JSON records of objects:
** BEGIN **

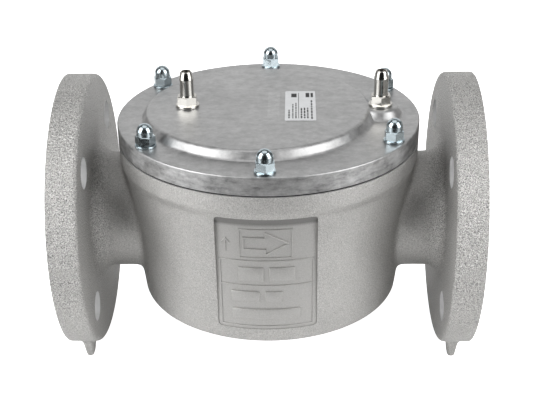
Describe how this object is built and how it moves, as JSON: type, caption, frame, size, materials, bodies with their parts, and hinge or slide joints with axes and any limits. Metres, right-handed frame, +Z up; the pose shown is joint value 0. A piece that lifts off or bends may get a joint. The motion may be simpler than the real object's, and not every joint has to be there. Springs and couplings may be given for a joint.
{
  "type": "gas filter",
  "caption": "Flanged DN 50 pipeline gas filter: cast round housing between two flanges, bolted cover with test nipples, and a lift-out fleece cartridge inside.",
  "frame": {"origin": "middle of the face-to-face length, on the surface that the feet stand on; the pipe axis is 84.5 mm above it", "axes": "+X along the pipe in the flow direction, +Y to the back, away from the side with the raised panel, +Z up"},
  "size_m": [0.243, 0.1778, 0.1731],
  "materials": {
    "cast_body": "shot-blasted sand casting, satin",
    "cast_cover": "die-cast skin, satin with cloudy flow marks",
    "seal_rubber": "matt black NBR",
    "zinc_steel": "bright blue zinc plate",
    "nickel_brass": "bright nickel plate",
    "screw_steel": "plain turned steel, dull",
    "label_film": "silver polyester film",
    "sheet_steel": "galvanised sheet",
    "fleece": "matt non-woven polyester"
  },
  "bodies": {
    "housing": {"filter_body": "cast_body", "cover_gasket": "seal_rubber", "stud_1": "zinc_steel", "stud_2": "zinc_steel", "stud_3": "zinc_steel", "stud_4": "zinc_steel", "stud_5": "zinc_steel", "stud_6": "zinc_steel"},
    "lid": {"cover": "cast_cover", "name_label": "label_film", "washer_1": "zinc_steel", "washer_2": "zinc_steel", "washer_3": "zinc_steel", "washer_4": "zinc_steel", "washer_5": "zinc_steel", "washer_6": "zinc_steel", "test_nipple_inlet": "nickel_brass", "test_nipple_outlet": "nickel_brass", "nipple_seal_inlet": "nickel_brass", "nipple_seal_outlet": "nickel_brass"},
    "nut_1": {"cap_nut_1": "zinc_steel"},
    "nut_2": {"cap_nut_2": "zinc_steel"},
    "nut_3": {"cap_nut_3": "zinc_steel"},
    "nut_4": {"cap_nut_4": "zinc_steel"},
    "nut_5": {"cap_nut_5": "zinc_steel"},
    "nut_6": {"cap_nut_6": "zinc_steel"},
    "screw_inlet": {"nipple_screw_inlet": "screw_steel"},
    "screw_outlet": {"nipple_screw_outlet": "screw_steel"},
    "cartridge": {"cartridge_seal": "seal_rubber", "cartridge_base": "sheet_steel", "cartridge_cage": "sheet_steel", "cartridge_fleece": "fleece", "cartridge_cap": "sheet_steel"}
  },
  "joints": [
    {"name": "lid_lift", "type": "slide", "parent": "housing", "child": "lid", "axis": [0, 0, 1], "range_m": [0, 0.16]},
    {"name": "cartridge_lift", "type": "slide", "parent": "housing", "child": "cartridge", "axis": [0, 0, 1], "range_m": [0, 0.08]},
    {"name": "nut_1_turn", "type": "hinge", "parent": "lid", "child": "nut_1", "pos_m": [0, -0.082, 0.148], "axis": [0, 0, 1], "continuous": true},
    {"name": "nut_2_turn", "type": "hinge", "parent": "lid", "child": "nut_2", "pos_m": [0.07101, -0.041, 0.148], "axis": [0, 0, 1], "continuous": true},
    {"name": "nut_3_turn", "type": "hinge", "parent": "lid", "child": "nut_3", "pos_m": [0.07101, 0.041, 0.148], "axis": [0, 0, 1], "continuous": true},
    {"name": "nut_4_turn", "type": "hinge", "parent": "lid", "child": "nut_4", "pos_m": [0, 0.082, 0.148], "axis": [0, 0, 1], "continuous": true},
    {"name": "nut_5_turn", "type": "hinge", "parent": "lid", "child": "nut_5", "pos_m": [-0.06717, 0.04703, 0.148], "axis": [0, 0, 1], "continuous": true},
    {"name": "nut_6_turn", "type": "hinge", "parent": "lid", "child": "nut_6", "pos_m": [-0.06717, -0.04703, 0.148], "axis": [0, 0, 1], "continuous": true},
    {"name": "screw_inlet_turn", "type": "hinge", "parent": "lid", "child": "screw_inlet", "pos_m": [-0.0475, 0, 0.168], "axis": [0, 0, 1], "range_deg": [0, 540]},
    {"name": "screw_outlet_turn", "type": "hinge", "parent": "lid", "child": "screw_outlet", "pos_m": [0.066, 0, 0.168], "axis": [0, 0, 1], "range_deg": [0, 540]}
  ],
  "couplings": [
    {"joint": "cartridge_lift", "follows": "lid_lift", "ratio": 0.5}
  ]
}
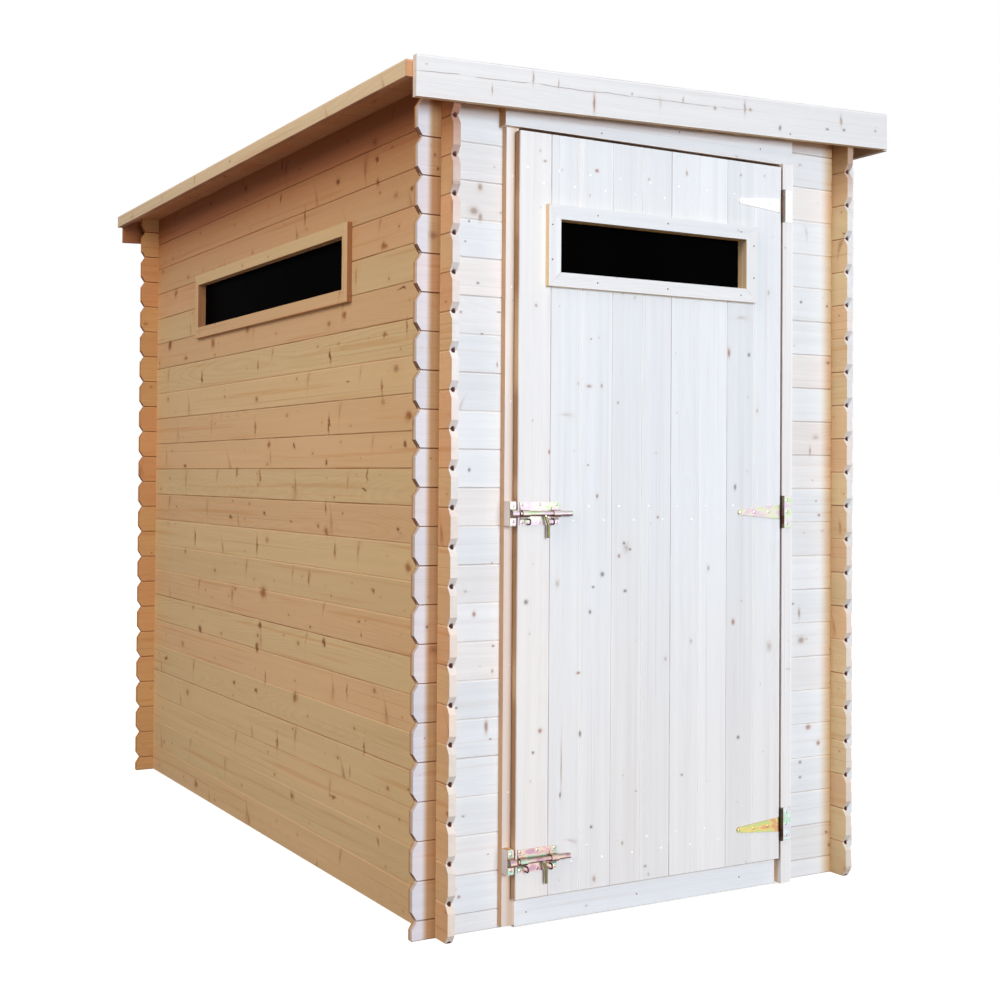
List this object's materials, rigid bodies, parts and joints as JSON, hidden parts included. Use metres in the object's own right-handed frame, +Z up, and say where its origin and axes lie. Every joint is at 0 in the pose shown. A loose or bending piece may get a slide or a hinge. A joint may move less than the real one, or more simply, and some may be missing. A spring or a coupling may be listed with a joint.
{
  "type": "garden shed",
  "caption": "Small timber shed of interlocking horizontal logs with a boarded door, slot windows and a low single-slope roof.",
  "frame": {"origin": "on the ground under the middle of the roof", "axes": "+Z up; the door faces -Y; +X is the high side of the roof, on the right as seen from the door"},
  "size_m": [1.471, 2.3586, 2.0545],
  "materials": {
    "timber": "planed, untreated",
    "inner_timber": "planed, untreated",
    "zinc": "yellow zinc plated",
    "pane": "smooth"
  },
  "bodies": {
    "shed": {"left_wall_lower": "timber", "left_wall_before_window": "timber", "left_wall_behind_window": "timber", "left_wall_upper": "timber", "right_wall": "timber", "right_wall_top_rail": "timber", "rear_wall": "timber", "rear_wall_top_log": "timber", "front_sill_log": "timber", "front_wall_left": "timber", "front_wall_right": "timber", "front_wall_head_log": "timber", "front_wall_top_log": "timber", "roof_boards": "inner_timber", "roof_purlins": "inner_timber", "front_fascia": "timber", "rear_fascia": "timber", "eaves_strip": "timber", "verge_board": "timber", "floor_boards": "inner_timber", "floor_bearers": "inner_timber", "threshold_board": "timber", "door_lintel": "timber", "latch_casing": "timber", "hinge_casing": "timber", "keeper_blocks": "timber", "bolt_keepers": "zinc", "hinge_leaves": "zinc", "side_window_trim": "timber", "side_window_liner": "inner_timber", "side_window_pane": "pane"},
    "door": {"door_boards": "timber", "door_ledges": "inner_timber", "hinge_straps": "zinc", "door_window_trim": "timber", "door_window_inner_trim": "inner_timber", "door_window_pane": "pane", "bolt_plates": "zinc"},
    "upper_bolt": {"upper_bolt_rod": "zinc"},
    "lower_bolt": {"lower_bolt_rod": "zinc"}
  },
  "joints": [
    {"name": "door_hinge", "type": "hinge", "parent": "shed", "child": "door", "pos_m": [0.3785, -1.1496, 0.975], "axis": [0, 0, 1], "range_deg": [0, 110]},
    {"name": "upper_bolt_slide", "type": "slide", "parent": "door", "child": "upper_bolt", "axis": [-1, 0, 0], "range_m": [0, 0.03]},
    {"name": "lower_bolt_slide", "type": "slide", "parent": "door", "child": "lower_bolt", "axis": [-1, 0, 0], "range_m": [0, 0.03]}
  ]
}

** END **

Using the data above, output each line exactly.

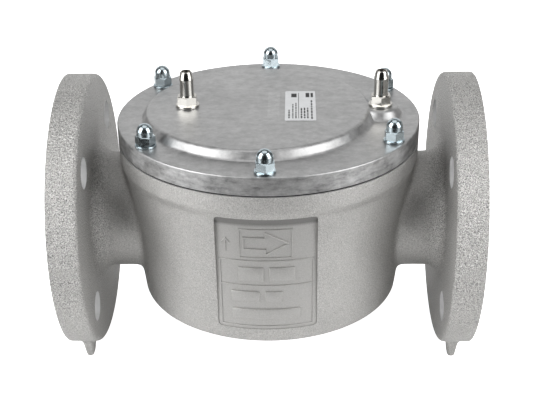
Describe how this object is built and how it moves, as JSON: type, caption, frame, size, materials, bodies with their parts, and hinge or slide joints with axes and any limits. Metres, right-handed frame, +Z up; the pose shown is joint value 0. A piece that lifts off or bends may get a joint. The motion may be simpler than the real object's, and not every joint has to be there. Springs and couplings may be given for a joint.
{
  "type": "gas filter",
  "caption": "Flanged DN 50 pipeline gas filter: cast round housing between two flanges, bolted cover with test nipples, and a lift-out fleece cartridge inside.",
  "frame": {"origin": "middle of the face-to-face length, on the surface that the feet stand on; the pipe axis is 84.5 mm above it", "axes": "+X along the pipe in the flow direction, +Y to the back, away from the side with the raised panel, +Z up"},
  "size_m": [0.243, 0.1778, 0.1731],
  "materials": {
    "cast_body": "shot-blasted sand casting, satin",
    "cast_cover": "die-cast skin, satin with cloudy flow marks",
    "seal_rubber": "matt black NBR",
    "zinc_steel": "bright blue zinc plate",
    "nickel_brass": "bright nickel plate",
    "screw_steel": "plain turned steel, dull",
    "label_film": "silver polyester film",
    "sheet_steel": "galvanised sheet",
    "fleece": "matt non-woven polyester"
  },
  "bodies": {
    "housing": {"filter_body": "cast_body", "cover_gasket": "seal_rubber", "stud_1": "zinc_steel", "stud_2": "zinc_steel", "stud_3": "zinc_steel", "stud_4": "zinc_steel", "stud_5": "zinc_steel", "stud_6": "zinc_steel"},
    "lid": {"cover": "cast_cover", "name_label": "label_film", "washer_1": "zinc_steel", "washer_2": "zinc_steel", "washer_3": "zinc_steel", "washer_4": "zinc_steel", "washer_5": "zinc_steel", "washer_6": "zinc_steel", "test_nipple_inlet": "nickel_brass", "test_nipple_outlet": "nickel_brass", "nipple_seal_inlet": "nickel_brass", "nipple_seal_outlet": "nickel_brass"},
    "nut_1": {"cap_nut_1": "zinc_steel"},
    "nut_2": {"cap_nut_2": "zinc_steel"},
    "nut_3": {"cap_nut_3": "zinc_steel"},
    "nut_4": {"cap_nut_4": "zinc_steel"},
    "nut_5": {"cap_nut_5": "zinc_steel"},
    "nut_6": {"cap_nut_6": "zinc_steel"},
    "screw_inlet": {"nipple_screw_inlet": "screw_steel"},
    "screw_outlet": {"nipple_screw_outlet": "screw_steel"},
    "cartridge": {"cartridge_seal": "seal_rubber", "cartridge_base": "sheet_steel", "cartridge_cage": "sheet_steel", "cartridge_fleece": "fleece", "cartridge_cap": "sheet_steel"}
  },
  "joints": [
    {"name": "lid_lift", "type": "slide", "parent": "housing", "child": "lid", "axis": [0, 0, 1], "range_m": [0, 0.16]},
    {"name": "cartridge_lift", "type": "slide", "parent": "housing", "child": "cartridge", "axis": [0, 0, 1], "range_m": [0, 0.08]},
    {"name": "nut_1_turn", "type": "hinge", "parent": "lid", "child": "nut_1", "pos_m": [0, -0.082, 0.148], "axis": [0, 0, 1], "continuous": true},
    {"name": "nut_2_turn", "type": "hinge", "parent": "lid", "child": "nut_2", "pos_m": [0.07101, -0.041, 0.148], "axis": [0, 0, 1], "continuous": true},
    {"name": "nut_3_turn", "type": "hinge", "parent": "lid", "child": "nut_3", "pos_m": [0.07101, 0.041, 0.148], "axis": [0, 0, 1], "continuous": true},
    {"name": "nut_4_turn", "type": "hinge", "parent": "lid", "child": "nut_4", "pos_m": [0, 0.082, 0.148], "axis": [0, 0, 1], "continuous": true},
    {"name": "nut_5_turn", "type": "hinge", "parent": "lid", "child": "nut_5", "pos_m": [-0.06717, 0.04703, 0.148], "axis": [0, 0, 1], "continuous": true},
    {"name": "nut_6_turn", "type": "hinge", "parent": "lid", "child": "nut_6", "pos_m": [-0.06717, -0.04703, 0.148], "axis": [0, 0, 1], "continuous": true},
    {"name": "screw_inlet_turn", "type": "hinge", "parent": "lid", "child": "screw_inlet", "pos_m": [-0.0475, 0, 0.168], "axis": [0, 0, 1], "range_deg": [0, 540]},
    {"name": "screw_outlet_turn", "type": "hinge", "parent": "lid", "child": "screw_outlet", "pos_m": [0.066, 0, 0.168], "axis": [0, 0, 1], "range_deg": [0, 540]}
  ],
  "couplings": [
    {"joint": "cartridge_lift", "follows": "lid_lift", "ratio": 0.5}
  ]
}
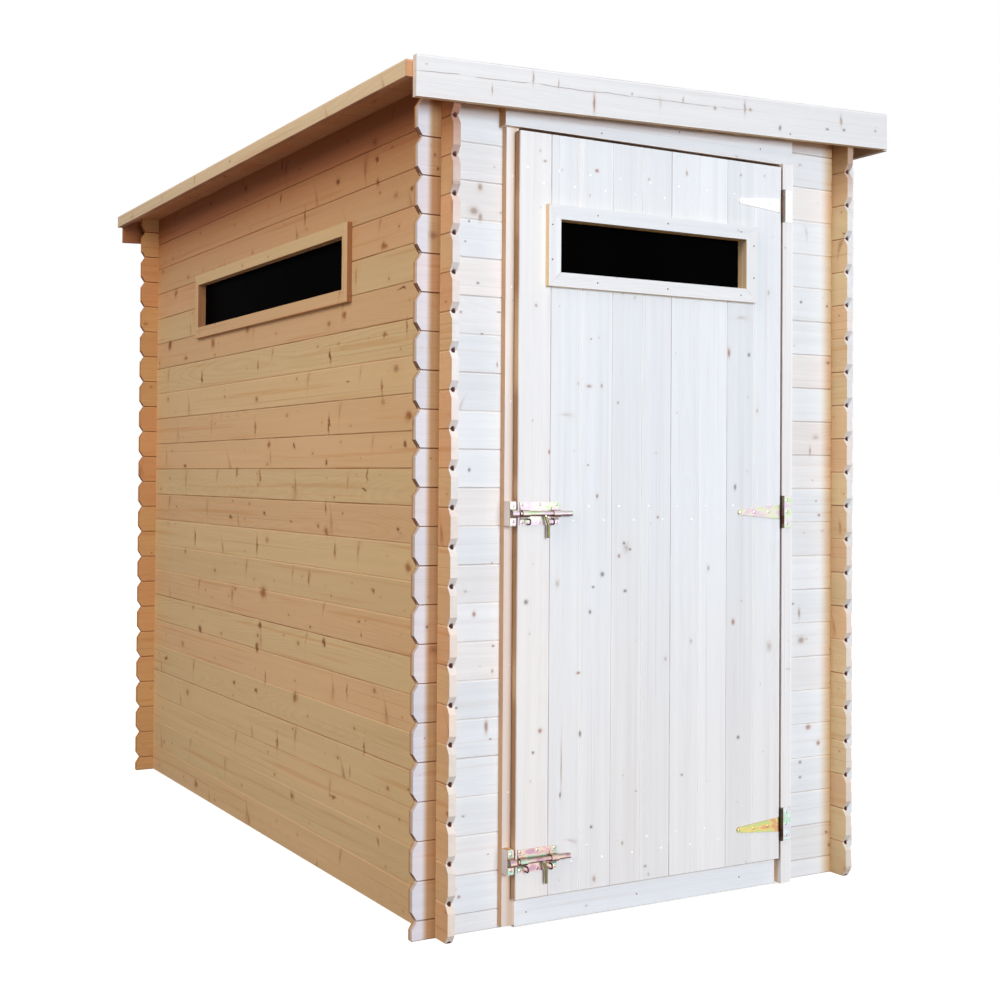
List this object's materials, rigid bodies, parts and joints as JSON, hidden parts included. Use metres in the object's own right-handed frame, +Z up, and say where its origin and axes lie. Every joint is at 0 in the pose shown. A loose or bending piece may get a slide or a hinge. A joint may move less than the real one, or more simply, and some may be missing. A spring or a coupling may be listed with a joint.
{
  "type": "garden shed",
  "caption": "Small timber shed of interlocking horizontal logs with a boarded door, slot windows and a low single-slope roof.",
  "frame": {"origin": "on the ground under the middle of the roof", "axes": "+Z up; the door faces -Y; +X is the high side of the roof, on the right as seen from the door"},
  "size_m": [1.471, 2.3586, 2.0545],
  "materials": {
    "timber": "planed, untreated",
    "inner_timber": "planed, untreated",
    "zinc": "yellow zinc plated",
    "pane": "smooth"
  },
  "bodies": {
    "shed": {"left_wall_lower": "timber", "left_wall_before_window": "timber", "left_wall_behind_window": "timber", "left_wall_upper": "timber", "right_wall": "timber", "right_wall_top_rail": "timber", "rear_wall": "timber", "rear_wall_top_log": "timber", "front_sill_log": "timber", "front_wall_left": "timber", "front_wall_right": "timber", "front_wall_head_log": "timber", "front_wall_top_log": "timber", "roof_boards": "inner_timber", "roof_purlins": "inner_timber", "front_fascia": "timber", "rear_fascia": "timber", "eaves_strip": "timber", "verge_board": "timber", "floor_boards": "inner_timber", "floor_bearers": "inner_timber", "threshold_board": "timber", "door_lintel": "timber", "latch_casing": "timber", "hinge_casing": "timber", "keeper_blocks": "timber", "bolt_keepers": "zinc", "hinge_leaves": "zinc", "side_window_trim": "timber", "side_window_liner": "inner_timber", "side_window_pane": "pane"},
    "door": {"door_boards": "timber", "door_ledges": "inner_timber", "hinge_straps": "zinc", "door_window_trim": "timber", "door_window_inner_trim": "inner_timber", "door_window_pane": "pane", "bolt_plates": "zinc"},
    "upper_bolt": {"upper_bolt_rod": "zinc"},
    "lower_bolt": {"lower_bolt_rod": "zinc"}
  },
  "joints": [
    {"name": "door_hinge", "type": "hinge", "parent": "shed", "child": "door", "pos_m": [0.3785, -1.1496, 0.975], "axis": [0, 0, 1], "range_deg": [0, 110]},
    {"name": "upper_bolt_slide", "type": "slide", "parent": "door", "child": "upper_bolt", "axis": [-1, 0, 0], "range_m": [0, 0.03]},
    {"name": "lower_bolt_slide", "type": "slide", "parent": "door", "child": "lower_bolt", "axis": [-1, 0, 0], "range_m": [0, 0.03]}
  ]
}